El café, las copas, los puros. La conversación siempre gira igual: Legendario o Barceló, de 9 o de 12, Cardhu o Chivas, de 12 o de 21. Alguno pide un gin tonic. “Es que está de moda”. Todos, invariablemente, aplauden la petición del líder de una jarrita con zumo de limón. “Aquí me lo ponen natural, nada de porquerías de bote”. Todos se sirven. Tú lo rechazas discretamente. “¿Seguro que no quieres un purito? Mira que me los trae un amigo de Cuba. De los que sacan a escondidas de las fabricas”. “Coño, hablando de cubanas, luego nos podíamos acercar a tomar la penúltima al Afrodita. Dicen que han traído unas brasileñas acojonantes”. Tres, cuatro rondas. Tópicos, negocios que nunca llegarán. Tiempo perdido.
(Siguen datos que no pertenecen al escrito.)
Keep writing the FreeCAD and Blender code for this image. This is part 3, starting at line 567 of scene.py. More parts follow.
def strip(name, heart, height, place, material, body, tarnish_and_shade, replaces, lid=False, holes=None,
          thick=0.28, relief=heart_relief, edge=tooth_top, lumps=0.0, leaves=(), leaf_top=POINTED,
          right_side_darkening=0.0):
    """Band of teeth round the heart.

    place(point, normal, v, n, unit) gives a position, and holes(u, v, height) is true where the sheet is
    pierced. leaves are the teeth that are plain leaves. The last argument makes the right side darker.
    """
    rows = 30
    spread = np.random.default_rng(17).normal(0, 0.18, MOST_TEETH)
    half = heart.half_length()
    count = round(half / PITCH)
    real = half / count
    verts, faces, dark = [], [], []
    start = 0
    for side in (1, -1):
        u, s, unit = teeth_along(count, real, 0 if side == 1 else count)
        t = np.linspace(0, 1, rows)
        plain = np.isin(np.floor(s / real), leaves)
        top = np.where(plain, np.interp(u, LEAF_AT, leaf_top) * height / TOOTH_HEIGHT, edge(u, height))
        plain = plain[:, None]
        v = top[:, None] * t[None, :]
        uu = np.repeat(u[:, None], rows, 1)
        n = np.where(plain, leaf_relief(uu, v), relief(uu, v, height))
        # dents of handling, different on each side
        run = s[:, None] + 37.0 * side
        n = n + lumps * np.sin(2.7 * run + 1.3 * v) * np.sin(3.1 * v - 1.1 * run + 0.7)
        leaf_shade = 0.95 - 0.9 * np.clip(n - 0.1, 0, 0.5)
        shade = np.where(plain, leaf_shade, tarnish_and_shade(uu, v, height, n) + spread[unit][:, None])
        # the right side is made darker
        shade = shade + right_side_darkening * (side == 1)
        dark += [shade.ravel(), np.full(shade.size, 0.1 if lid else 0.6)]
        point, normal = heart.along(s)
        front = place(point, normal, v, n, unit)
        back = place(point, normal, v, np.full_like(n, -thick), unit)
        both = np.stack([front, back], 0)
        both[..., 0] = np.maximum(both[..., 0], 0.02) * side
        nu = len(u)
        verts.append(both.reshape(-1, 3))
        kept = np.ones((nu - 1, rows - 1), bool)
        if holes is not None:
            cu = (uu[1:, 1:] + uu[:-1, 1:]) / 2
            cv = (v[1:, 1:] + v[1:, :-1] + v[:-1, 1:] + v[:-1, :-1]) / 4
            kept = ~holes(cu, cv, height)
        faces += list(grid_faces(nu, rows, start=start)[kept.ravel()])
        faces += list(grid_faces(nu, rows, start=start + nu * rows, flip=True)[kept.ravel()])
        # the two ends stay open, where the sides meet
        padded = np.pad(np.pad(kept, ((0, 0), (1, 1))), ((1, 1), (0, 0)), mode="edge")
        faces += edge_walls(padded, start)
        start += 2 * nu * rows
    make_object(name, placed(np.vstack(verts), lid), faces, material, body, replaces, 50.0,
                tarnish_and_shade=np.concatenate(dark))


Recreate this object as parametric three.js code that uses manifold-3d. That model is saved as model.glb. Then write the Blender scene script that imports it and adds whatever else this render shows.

Miras el reloj impaciente. Y, finalmente, cuando crees que es el momento adecuado, lo dejas caer. “Me tengo que ir”. Sonríes aliviado. “Hombre, no jodas, al menos una copa en el Afrodita”. Te mantienes firme. La factura va a parar al líder que saca su tarjeta de empresa y paga. Quinientos sesenta y dos euros. Deja ocho más de propina. “Jefe, una rondita de la casa, ¿no?”. El camarero, bien enseñado y con su turno excedido hace horas, suspira y rellena otra ronda. Son las siete y media. Las despedidas habituales: “tenemos que vernos más a menudo”, “hay que organizar una todos los meses”, “mañana te llamo”, “te paso un correo”. “Y esa botellita que no se me ha olvidado”. “Sí, sí, quedamos en eso…”
Sonríes esta vez abiertamente. Ha Terminado. Rezas internamente para que los de verde hayan desmontado el control a estas horas. Otra experiencia ¿gastronómica? digna de olvidar.